> [Stated goal]:
Indicate only the number of lines in the listing below in which the word "origin" appears.

> [Data lines]:
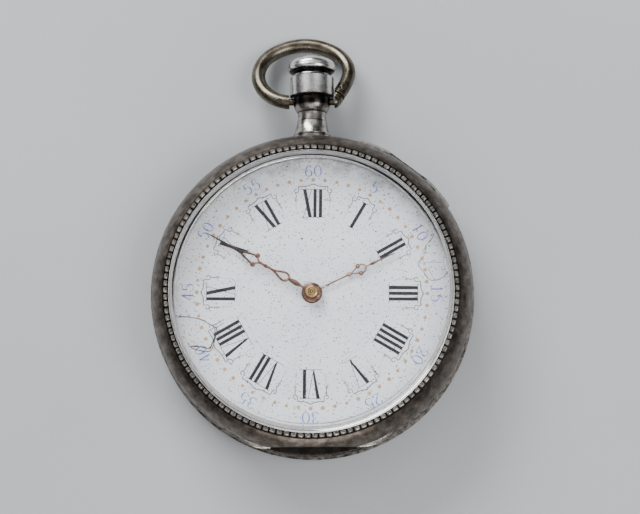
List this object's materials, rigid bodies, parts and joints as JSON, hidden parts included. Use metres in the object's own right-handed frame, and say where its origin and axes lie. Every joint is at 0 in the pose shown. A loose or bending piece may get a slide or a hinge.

--

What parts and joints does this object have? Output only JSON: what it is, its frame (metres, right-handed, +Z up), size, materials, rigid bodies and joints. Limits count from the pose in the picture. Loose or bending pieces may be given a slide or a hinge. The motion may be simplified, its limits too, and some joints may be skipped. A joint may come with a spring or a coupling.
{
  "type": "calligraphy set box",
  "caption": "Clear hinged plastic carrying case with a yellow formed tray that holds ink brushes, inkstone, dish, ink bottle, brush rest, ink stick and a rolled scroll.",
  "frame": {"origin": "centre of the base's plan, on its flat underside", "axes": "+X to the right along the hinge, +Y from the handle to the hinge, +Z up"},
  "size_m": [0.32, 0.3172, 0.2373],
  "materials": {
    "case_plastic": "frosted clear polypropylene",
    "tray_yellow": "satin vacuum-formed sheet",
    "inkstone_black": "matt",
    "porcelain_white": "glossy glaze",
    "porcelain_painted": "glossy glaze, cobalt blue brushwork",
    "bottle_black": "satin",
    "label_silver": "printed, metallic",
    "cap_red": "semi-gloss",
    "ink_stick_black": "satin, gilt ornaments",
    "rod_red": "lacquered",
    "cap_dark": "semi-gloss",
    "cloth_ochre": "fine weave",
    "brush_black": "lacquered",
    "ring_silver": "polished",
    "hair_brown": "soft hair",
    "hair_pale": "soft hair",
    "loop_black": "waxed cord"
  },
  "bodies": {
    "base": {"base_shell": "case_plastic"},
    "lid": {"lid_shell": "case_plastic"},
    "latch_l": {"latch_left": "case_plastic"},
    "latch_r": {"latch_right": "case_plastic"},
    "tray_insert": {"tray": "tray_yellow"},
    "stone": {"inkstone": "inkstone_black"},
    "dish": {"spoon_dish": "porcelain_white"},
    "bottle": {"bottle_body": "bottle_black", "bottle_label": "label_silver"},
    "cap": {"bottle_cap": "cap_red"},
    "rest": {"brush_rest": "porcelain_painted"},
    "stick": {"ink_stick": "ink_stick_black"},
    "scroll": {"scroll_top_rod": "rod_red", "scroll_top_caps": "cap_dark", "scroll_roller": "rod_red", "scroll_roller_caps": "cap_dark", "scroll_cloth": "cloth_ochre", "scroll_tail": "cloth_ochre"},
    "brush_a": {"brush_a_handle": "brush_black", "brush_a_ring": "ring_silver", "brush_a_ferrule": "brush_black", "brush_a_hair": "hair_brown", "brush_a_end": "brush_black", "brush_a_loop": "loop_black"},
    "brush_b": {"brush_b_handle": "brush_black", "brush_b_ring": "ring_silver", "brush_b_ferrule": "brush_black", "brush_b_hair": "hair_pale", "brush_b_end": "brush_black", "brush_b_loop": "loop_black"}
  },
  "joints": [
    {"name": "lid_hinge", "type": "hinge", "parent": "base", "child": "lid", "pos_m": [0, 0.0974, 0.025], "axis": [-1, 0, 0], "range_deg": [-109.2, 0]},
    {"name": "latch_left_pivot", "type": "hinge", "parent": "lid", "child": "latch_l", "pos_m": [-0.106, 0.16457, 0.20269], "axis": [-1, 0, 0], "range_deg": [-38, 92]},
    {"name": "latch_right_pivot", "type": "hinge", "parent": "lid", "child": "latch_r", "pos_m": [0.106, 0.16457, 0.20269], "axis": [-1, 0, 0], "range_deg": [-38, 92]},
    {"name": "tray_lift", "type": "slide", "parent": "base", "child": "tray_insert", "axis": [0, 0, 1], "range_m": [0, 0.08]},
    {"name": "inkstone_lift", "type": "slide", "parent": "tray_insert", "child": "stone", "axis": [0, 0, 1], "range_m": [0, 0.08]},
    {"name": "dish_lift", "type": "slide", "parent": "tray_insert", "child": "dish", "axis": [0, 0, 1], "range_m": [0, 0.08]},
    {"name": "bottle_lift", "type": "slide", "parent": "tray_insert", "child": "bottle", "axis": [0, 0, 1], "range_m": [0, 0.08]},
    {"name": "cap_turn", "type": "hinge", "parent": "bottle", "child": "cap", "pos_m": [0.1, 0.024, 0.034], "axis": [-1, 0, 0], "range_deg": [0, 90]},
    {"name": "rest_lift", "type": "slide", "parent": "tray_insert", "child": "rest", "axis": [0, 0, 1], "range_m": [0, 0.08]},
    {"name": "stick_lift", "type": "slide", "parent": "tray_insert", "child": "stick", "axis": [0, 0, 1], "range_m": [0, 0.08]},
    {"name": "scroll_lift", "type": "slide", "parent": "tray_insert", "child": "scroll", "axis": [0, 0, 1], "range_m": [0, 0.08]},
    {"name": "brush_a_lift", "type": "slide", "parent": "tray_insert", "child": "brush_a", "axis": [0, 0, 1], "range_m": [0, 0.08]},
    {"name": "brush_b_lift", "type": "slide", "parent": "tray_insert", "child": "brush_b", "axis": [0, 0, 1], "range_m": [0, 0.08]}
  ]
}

> [Task solution]:
2